Johnson and the rest of his 12-man squad were Green Berets, a branch of the Army designed specifically for training foreign militaries. They were sent out with Nigerien troops on October 3 for what, according to Dunford, was supposed to be a fairly routine operation.
"It was planned as a reconnaissance mission,” Dunford said. “Chances of enemy contact [were deemed] unlikely.”
That assessment turned out to be catastrophically wrong. The soldiers spent the night of October 3 in the field — Dunford wasn’t clear on whether this was planned or improvised — and came into contact with enemy forces the next day, October 4.
The enemies, Dunford said, were “local, tribal fighters” affiliated with the local ISIS group, the Islamic State in the Greater Sahel (ISGS). He provided no identifying information beyond that.
After an hour of fighting, Johnson’s squad requested backup. The nearest air assets were French Mirage jets — France has an even larger counterterrorism presence in West Africa, its former colonial fiefdom, than the US. It took half an hour for French jets to get ready, and another half-hour for them to arrive on scene. Ground reinforcements from the Nigerien military followed sometime afterward.
Sometime during these hours of fighting, three soldiers — Staff Sgt.
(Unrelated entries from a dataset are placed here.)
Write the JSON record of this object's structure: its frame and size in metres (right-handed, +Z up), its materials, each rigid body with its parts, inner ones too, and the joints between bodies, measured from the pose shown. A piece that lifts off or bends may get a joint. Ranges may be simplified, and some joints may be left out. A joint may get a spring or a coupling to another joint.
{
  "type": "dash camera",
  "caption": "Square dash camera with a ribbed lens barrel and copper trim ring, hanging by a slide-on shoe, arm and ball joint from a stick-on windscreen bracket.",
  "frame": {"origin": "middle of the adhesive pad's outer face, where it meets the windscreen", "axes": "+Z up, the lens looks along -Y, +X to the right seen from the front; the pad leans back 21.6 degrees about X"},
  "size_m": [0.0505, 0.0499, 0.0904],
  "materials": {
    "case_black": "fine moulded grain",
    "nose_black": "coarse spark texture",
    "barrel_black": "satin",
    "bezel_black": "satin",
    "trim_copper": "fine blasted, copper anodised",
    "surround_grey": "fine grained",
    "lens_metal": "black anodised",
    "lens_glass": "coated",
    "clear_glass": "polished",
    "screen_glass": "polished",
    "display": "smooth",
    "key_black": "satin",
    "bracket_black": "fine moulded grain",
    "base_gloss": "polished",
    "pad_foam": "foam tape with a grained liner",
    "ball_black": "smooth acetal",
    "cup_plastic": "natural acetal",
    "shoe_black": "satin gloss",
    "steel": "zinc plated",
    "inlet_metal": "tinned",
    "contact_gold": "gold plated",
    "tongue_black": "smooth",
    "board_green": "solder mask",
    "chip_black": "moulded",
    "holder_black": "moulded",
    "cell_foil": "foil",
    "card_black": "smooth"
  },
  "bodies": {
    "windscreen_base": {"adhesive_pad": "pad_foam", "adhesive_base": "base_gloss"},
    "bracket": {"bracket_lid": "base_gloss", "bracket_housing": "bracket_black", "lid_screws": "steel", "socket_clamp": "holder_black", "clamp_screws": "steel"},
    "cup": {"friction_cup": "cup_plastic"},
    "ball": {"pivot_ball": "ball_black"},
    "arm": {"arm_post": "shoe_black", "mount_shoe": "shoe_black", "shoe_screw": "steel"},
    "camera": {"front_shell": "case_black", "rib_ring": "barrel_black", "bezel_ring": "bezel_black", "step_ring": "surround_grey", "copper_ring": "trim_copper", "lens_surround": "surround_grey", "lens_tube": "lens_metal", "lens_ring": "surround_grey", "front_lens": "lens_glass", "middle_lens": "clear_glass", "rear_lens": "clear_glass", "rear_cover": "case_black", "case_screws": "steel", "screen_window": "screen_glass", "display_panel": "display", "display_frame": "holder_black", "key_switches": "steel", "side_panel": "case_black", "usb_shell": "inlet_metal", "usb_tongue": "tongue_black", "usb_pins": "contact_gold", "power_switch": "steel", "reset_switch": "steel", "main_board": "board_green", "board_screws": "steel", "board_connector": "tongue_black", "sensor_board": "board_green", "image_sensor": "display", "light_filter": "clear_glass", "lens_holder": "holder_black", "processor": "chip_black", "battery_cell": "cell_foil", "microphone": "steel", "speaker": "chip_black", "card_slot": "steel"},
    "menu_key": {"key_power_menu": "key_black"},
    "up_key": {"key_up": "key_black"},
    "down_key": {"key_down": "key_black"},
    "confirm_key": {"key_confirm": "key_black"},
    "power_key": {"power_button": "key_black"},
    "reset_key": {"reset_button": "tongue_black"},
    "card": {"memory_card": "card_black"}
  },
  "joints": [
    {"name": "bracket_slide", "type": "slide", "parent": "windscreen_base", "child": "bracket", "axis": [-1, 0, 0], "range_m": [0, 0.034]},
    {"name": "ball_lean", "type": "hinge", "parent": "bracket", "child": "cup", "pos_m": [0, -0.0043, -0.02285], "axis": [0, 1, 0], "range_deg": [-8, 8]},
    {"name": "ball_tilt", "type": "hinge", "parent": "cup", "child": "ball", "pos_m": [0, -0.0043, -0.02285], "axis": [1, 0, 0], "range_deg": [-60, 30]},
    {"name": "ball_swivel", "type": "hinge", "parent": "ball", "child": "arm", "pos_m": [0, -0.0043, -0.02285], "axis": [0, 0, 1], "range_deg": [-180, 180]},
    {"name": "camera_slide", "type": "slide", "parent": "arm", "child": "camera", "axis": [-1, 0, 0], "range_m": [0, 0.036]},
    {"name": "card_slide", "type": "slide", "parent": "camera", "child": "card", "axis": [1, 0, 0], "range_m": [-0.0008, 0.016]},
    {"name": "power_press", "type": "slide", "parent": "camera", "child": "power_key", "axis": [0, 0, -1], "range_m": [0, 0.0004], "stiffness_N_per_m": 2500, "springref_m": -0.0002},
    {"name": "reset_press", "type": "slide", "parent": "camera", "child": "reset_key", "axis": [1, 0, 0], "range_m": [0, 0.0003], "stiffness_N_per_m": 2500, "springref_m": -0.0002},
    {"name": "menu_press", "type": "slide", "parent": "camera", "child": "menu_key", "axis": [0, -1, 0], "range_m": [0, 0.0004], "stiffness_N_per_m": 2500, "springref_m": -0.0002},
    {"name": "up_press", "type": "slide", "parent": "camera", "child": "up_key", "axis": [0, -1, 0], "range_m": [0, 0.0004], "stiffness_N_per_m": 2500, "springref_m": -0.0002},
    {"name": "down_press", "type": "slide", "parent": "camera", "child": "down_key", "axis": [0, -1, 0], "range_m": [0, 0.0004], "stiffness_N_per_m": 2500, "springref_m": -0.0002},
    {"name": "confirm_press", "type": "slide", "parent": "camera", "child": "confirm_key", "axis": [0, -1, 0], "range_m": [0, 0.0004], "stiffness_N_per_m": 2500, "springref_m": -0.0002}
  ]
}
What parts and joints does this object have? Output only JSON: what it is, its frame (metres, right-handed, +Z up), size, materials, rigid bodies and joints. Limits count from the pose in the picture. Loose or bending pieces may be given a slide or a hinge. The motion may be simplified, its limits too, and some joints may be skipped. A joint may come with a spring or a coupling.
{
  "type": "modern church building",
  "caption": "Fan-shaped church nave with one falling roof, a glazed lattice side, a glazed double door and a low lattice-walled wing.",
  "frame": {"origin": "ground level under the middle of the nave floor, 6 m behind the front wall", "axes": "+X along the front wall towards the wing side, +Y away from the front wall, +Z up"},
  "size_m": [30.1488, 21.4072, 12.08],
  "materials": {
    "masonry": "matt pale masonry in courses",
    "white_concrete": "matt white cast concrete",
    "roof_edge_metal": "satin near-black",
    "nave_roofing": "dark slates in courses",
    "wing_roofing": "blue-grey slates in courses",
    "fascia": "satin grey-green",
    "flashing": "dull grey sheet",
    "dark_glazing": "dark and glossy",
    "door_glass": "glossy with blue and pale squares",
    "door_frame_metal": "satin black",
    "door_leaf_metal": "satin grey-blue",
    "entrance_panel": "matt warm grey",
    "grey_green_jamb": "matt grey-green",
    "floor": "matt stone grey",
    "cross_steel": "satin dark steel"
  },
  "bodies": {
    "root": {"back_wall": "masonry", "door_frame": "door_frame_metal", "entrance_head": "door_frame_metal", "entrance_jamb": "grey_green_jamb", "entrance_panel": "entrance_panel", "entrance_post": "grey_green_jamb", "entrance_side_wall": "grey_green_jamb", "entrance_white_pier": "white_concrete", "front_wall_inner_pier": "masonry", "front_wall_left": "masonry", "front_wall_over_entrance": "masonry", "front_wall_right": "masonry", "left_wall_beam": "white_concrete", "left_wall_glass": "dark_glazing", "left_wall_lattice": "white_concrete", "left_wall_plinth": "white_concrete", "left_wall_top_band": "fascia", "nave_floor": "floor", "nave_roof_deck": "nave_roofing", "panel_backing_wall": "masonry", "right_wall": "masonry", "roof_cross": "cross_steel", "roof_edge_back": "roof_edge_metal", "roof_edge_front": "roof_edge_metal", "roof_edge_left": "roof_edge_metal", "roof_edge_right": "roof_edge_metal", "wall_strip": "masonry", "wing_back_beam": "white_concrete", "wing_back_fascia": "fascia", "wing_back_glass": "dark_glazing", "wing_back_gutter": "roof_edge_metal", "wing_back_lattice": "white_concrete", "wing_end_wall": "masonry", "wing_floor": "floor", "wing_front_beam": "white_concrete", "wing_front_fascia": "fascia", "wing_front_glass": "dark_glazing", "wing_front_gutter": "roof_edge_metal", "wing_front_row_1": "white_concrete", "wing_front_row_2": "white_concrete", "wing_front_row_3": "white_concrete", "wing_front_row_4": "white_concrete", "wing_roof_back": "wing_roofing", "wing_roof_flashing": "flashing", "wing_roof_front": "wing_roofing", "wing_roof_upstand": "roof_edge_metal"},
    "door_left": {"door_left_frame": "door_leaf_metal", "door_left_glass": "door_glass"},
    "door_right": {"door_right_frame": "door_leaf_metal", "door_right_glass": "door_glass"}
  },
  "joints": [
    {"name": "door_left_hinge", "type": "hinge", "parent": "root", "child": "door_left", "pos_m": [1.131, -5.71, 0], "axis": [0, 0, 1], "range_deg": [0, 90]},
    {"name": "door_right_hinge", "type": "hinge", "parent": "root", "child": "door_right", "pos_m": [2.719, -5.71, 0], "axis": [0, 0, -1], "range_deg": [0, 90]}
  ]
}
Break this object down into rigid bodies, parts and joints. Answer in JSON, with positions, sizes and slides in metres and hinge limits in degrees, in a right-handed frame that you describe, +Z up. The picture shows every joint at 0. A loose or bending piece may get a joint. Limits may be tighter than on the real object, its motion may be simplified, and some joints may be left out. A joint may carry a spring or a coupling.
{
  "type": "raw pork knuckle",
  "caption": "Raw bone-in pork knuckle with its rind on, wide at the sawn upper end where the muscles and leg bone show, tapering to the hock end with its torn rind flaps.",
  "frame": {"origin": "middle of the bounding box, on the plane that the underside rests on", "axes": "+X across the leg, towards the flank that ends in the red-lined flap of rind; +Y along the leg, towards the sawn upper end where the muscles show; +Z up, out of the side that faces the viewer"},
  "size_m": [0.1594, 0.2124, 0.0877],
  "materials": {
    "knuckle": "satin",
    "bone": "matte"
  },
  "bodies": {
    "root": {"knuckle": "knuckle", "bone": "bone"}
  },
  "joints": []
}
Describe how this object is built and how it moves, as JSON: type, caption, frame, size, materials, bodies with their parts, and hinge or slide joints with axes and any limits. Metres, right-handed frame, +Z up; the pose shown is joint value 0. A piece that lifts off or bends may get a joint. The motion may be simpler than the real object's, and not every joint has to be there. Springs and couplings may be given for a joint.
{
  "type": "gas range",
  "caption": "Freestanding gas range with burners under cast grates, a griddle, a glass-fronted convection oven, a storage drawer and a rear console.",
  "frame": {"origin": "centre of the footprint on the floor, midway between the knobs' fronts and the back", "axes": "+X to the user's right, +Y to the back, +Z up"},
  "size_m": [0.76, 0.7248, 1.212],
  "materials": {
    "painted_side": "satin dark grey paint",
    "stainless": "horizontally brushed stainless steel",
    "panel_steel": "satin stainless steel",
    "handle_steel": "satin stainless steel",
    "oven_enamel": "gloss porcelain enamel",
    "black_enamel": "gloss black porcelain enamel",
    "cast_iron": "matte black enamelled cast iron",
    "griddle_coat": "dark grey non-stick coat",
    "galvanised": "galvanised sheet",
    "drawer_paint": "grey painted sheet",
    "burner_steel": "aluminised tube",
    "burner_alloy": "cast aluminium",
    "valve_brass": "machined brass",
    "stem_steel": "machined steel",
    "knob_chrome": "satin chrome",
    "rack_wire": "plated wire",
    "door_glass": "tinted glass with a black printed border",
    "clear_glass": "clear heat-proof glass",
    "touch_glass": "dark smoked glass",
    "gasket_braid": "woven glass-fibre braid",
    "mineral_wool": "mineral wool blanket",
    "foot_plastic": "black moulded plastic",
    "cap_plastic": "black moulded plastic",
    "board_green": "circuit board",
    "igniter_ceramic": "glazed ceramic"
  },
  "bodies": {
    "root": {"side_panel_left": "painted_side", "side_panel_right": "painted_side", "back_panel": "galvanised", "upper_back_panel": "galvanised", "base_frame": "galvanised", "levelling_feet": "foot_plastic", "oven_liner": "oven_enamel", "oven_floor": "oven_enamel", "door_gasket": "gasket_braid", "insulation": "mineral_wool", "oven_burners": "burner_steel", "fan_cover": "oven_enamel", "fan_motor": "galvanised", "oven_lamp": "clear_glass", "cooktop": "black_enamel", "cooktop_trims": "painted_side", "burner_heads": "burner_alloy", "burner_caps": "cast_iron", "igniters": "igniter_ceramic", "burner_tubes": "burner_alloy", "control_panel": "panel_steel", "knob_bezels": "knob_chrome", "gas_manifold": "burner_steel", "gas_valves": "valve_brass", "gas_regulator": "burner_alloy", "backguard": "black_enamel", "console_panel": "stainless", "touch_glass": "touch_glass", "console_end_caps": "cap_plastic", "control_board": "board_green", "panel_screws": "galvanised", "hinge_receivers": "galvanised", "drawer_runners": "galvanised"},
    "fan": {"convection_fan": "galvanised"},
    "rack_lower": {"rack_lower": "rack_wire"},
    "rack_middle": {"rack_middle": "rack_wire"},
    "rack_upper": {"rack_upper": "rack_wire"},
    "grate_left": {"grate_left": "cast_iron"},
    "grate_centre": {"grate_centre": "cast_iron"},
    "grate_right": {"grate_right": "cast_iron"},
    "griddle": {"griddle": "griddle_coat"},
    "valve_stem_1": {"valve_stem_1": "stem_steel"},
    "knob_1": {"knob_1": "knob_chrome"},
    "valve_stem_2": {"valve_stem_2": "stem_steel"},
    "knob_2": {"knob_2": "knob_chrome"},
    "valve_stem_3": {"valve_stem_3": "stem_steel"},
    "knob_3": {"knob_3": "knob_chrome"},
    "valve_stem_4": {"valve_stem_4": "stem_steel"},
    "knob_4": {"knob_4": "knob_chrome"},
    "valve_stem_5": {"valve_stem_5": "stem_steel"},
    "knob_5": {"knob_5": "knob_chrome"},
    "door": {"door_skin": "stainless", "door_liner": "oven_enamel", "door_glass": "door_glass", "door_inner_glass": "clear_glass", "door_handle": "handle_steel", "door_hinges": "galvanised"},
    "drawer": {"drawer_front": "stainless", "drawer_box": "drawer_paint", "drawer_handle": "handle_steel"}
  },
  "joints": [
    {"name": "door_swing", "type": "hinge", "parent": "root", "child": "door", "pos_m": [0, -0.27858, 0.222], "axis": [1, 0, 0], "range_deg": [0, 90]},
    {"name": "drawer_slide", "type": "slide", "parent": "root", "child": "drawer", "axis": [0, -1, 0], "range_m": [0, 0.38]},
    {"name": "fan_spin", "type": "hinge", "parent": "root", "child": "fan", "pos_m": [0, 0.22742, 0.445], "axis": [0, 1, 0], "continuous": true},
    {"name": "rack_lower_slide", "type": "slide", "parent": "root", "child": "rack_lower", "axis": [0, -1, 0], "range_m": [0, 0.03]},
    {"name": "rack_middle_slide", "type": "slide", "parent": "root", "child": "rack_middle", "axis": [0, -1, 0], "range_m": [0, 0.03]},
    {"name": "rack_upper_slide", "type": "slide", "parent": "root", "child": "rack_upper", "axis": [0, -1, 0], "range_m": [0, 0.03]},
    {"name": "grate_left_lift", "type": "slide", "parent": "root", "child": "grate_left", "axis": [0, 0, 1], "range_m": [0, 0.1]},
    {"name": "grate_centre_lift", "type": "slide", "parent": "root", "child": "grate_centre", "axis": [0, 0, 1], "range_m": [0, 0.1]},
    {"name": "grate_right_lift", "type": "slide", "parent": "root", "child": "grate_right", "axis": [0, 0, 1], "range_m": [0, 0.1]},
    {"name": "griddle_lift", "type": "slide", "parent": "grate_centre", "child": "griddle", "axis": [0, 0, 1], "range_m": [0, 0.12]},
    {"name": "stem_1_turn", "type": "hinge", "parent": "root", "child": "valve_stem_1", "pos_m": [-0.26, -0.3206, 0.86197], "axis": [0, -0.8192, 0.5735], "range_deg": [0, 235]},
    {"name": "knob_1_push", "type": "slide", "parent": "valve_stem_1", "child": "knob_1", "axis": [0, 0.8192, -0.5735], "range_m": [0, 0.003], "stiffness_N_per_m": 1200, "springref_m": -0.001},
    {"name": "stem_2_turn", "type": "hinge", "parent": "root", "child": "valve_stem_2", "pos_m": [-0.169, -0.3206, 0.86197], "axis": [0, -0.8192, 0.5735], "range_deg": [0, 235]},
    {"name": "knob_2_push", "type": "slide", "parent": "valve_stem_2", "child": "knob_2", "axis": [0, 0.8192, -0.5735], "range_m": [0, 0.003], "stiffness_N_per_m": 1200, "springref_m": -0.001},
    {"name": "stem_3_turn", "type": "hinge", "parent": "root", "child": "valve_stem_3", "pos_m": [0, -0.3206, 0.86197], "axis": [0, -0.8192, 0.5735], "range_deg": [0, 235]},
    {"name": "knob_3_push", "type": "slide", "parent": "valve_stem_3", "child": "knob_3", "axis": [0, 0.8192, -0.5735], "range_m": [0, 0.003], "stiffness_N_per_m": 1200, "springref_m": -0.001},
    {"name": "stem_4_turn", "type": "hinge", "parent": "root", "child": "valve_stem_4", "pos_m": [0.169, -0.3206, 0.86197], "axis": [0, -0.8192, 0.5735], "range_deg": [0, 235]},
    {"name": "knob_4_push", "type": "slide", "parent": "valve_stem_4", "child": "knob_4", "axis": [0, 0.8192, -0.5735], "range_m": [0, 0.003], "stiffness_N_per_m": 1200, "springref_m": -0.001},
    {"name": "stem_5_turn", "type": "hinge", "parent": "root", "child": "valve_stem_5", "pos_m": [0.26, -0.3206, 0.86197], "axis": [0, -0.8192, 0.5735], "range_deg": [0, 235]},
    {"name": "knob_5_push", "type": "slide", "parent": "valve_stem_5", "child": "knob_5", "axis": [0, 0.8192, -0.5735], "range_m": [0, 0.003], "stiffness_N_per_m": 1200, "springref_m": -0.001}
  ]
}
Bryan Black, Staff Sgt. Jeremiah Johnson, and Staff Sgt. Dustin Wright — were killed or fatally wounded. Sgt. La David Johnson went missing during the chaos; the US spent two days searching for his body. It isn’t clear whether Johnson died during the attack or some time afterward.
And that was basically all Dunford would confirm.
“Everything beyond what I told you,” he said, “would be speculation."
What we don’t know about Niger is more important than what we do
If that account is unsatisfying to you, you’re not alone (Defense Secretary Jim Mattis has reportedly been personally impatient for more answers). Dunford openly acknowledged during the presser that a lot of the vital details about the mission were still unknown, including:
- Were the US troops given faulty intelligence before the mission that led them to erroneously conclude it was low risk?
- Did the mission change from simple reconnaissance to something else? And if so, on whose orders?
- How did they basically lose a US soldier for two days?
- Why did it take a full hour before the troops on the ground called for help?
- Why did the US have to rely on French aircraft to save its troops?
These questions, according to Dunford, are all going to be investigated internally. For now, though, the information is just extremely limited: Something clearly went wrong, but nobody is really sure yet what it was.
"I don't know how this attack unfolded,” Dunford said bluntly, in one of the most honest moments of the presser.
This is eerily similar to the early days of the Benghazi attack. After US Ambassador to Libya Chris Stevens and three other US citizens were killed on September 11, 2012, the American public rightly demanded answers about what they were doing in a chaotic Libyan city and how it led to such a disaster.
These legitimate questions quickly gave way to a partisan witch hunt, in which Republicans in Congress repeatedly and fruitlessly attempted to pin the blame for Stevens’s death on President Obama and then-Secretary of State Hillary Clinton. Today, the word “Benghazi” is as or more likely to conjure up that unseemly political spectacle as the actual tragedy.
If Obama or Clinton were president when four more Americans died in an African country under murky conditions, we’d no doubt be seeing a repeat performance. With Trump in office, Republicans are less likely to repeat this performance, but have an opportunity to provide real oversight; Sen. John McCain has already talked about issuing subpoenas to the Pentagon for more details about the mission. McCain, though, has been standing largely alone on his side of the aisle — in raising questions both about the mission itself and about Trump’s inexplicable and cruel fight with the family mourning a soldier who died on his watch.